SHORT EXERCISE: In the following material, identify every line holding the string "Blender" and return it.

RECORDS SUPPLIED:
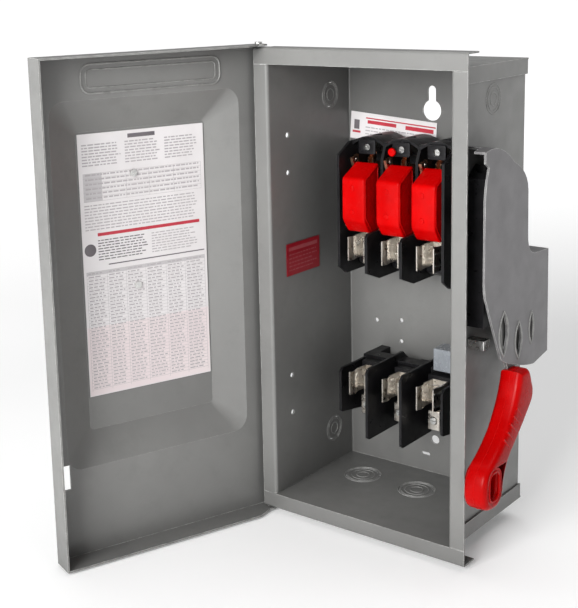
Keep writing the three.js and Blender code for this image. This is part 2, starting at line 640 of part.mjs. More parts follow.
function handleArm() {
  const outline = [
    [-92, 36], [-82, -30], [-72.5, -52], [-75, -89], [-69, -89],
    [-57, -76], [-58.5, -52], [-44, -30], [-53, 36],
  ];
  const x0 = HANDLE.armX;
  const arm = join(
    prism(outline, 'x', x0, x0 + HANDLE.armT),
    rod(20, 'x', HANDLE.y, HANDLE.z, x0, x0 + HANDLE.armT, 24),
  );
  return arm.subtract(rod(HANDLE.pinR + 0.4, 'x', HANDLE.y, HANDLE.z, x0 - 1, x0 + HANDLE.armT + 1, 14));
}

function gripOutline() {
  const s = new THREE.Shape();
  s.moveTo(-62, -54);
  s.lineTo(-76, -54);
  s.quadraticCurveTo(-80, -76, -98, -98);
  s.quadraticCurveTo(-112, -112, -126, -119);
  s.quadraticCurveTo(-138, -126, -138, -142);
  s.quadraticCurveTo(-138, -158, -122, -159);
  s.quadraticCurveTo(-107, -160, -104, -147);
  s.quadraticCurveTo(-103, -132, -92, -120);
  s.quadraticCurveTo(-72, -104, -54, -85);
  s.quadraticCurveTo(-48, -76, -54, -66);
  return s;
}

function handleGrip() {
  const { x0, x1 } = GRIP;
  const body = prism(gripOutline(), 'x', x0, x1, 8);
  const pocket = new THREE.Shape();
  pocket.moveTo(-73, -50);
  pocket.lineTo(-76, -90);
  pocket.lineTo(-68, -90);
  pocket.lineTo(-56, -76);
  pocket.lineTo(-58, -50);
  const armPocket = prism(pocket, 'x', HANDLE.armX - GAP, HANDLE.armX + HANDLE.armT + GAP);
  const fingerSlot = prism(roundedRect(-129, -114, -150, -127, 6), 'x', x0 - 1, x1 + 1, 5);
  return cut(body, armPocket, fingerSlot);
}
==
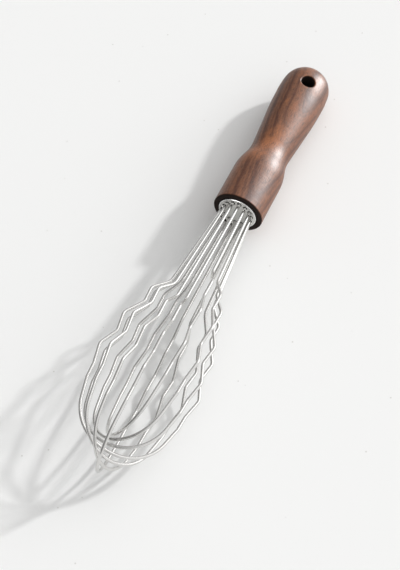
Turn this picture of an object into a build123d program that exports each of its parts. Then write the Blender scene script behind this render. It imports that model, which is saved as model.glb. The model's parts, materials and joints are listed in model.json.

EXERCISE OUTPUT:
Keep writing the three.js and Blender code for this image. This is part 2, starting at line 640 of part.mjs. More parts follow.
Turn this picture of an object into a build123d program that exports each of its parts. Then write the Blender scene script behind this render. It imports that model, which is saved as model.glb. The model's parts, materials and joints are listed in model.json.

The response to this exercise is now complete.